We have identified two important considerations. First, our flow must be automatic, so it is necessary to have a CAD tool that can automatically determine which signals may be valuable for debug, before the circuit is compiled. This capability is enabled by recent work in signal selection algorithms. Second, it is important that the tool have an understanding of the overhead implications of inserting additional logic, to ensure that the inserted logic does not result in a reduction in speed, power, or an increase in run-time. We have experimentally investigated the limits of automatic insertion to determine how aggressive such a tool can be. Finally, we have encapsulated our ideas into an automated tool and showed a successful example application.

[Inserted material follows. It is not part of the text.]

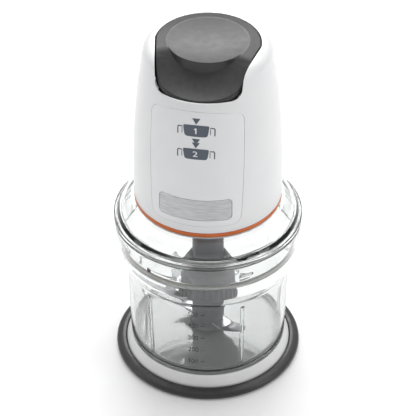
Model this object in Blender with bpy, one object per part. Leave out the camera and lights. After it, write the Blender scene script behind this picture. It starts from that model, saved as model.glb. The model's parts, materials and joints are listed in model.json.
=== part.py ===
"""A one-hand mini food processor: a base tray, clear bowl and cover, blades, and a motor unit with a button.

The frame: metres, +Z up, the origin on the table at the centre of the foot, and -Y the front.
Sizes below are millimetres and degrees. Angles round the body are counted from the front (-Y) towards +X.
"""

import math

import bmesh
import bpy
import numpy as np

MM = 0.001
GAP = 0.3  # between pieces that touch
RUN = 0.4  # between pieces that move past each other
LARGE_STEPS = 32
SMALL_STEPS = 20
TINY_STEPS = 12

# Base tray and its rubber ring
PLINTH_HEIGHT = 13.0
PLINTH_WALL = 2.2
RING_WIDTH = 7.2
RING_HEIGHT = 6.9

# Power unit
HOUSING_RADIUS = 51.8
HOUSING_HEIGHT = 121.8
HOUSING_TAPER = 7.8
HOUSING_WALL = 2.5
SHOULDER_ROUND = 7.6
ACCENT_HEIGHT = 3.4

# Bowl
BOWL_RADIUS = HOUSING_RADIUS + 4.2
BOWL_WALL = 2.2
BOWL_STRAIGHT = 62.2
BOWL_DRAFT = 1.6
COLLAR_HEIGHT = 44.2
COLLAR_FLARE = 8.8
LEDGE_DEPTH = 19.7
RIB_COUNT = 5
RIB_HEIGHT = 57.0
SPINDLE_RADIUS = 3.0

# Cover
COVER_WALL = 2.2
KEY_X = 30.0  # the two keys on the cover that fit slots in the power unit
SEAL_HEIGHT = 2.0
SEAT_HEIGHT = 15.8  # the power unit's seat above the bowl's rim
TURN_TO_UNLOCK = 22.5

# Blades
SHAFT_RADIUS = 10.8
HUB_RADIUS = 19.0
BLADE_THICKNESS = 1.5
BLADE_CLEARANCE = 4.0

# Button
BUTTON_RADIUS = 35.4
BUTTON_TRAVEL = 5.0
BUTTON_GAP = 0.5
DISH_DEPTH = 2.4
LIP_WIDTH = 0.8  # how far out the ring round the dish starts
CROWN_SLOPE = 0.22
BUTTON_RISE = 1.7  # the dish's rim above the housing's top
BUTTON_WALL = 2.2
FOLD_Y = -12.0  # in front of this the button's face folds down
FOLD_REACH = (0, 5, 14, 31)  # distances in front of FOLD_Y
FOLD_SLOPE = (0, 0.78, 0.78, 0.42)  # how steep the face is at each
POCKET_HALF_ANGLE = 44  # the recess inside the front wall that the tongue runs in
OPENING_LIP = 1.0  # the housing's wall along the foot of the button's opening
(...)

The primary application of this flow is in an FPGA prototyping environment where (a) design errors are expected, (b) there are typically many large FPGAs, so recompile times are long, and (c) many FPGAs are not fully utilized. It is conceivable that such an approach could also apply in a more general FPGA implementation scenario. In this case, speed and area overhead are likely more of a concern, so the automated tool would have to be less aggressive in the amount of debug logic inserted. The results in this paper show, however, that as long as there are spare resources available, significant observability can be added without negatively affecting the quality of results.